Many thoughts came to mind as I read this. Parts of me felt sorry this person had such a sad outlook, part of me felt that some adults should have their social media privileges revoked. Clearly I had some judgement surrounding this behavior and that is not the type of mindspace I seek to cultivate. I perceived this behavior as victim types thinking, as though life is something that just happens around them and nothing is within their control. But the problem is not what other people are saying or doing, the problem is my reaction to it. So I began to try and shift the nature of my questions. Rather than asking “Why does this attention seeking trite bother me?” I asked myself “What could I do to make this better?” So often in our daily routine we get into a mindset that once other peoples behavior changes then we will be happy and that simply is not true. When your partner behaves exactly the way you want, and your boss stops putting the pressure on you and when there are no more people posting silly things on the internet, you will not suddenly become happy. You will be exactly who you are right now. If we do not learn to chill the response to blame other people we will always find someone to hang the blame on.

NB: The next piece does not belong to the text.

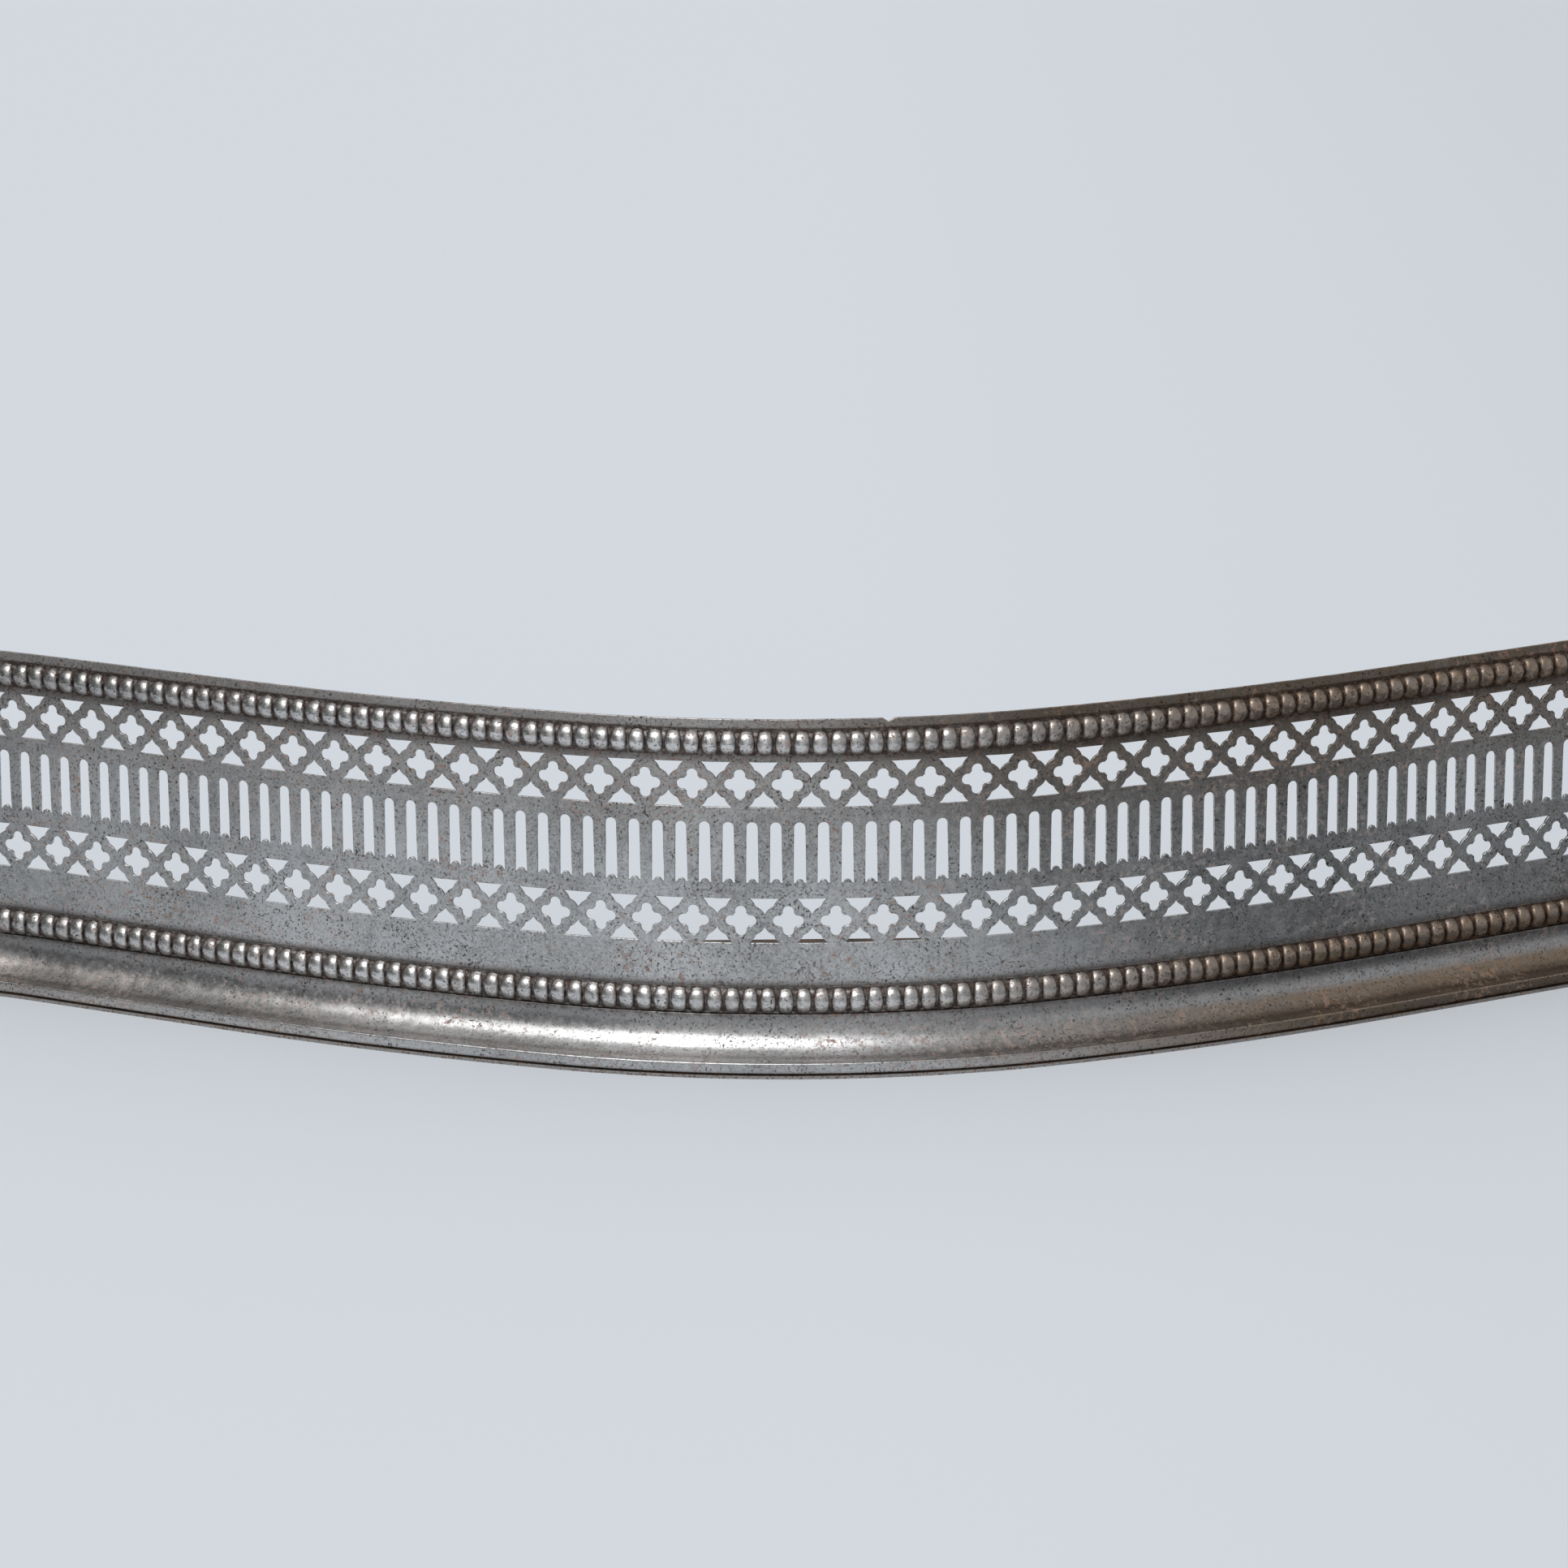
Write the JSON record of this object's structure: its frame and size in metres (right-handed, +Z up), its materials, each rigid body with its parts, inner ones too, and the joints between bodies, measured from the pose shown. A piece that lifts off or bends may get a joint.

As we examine our judgement we see all kinds of things within the self. These things say quite a bit about us, and truly have nothing to do with the people we attach our judgement to. In my case I got on my high horse and believed I knew what was “best” for an individual. The reality of the situation is if you are feeling boxed in and frustrated by other peoples behaviors it is simply a reflection of our discomfort and dissatisfaction toward the relationship with them. It is a result of being incompatible. Rather than pushing others to obey a vague social contract you have in your mind or being resentful, what if you spent your time finding people with whom you fit?  I challenge you to find the things inside you that are of paramount importance, those values which are non negotiable, and then venture out to find people who also value similar ideas. And what about the folks you feel like a stranger with, or find yourself angry or resentful toward? Drop it like it’s hot. Move forward.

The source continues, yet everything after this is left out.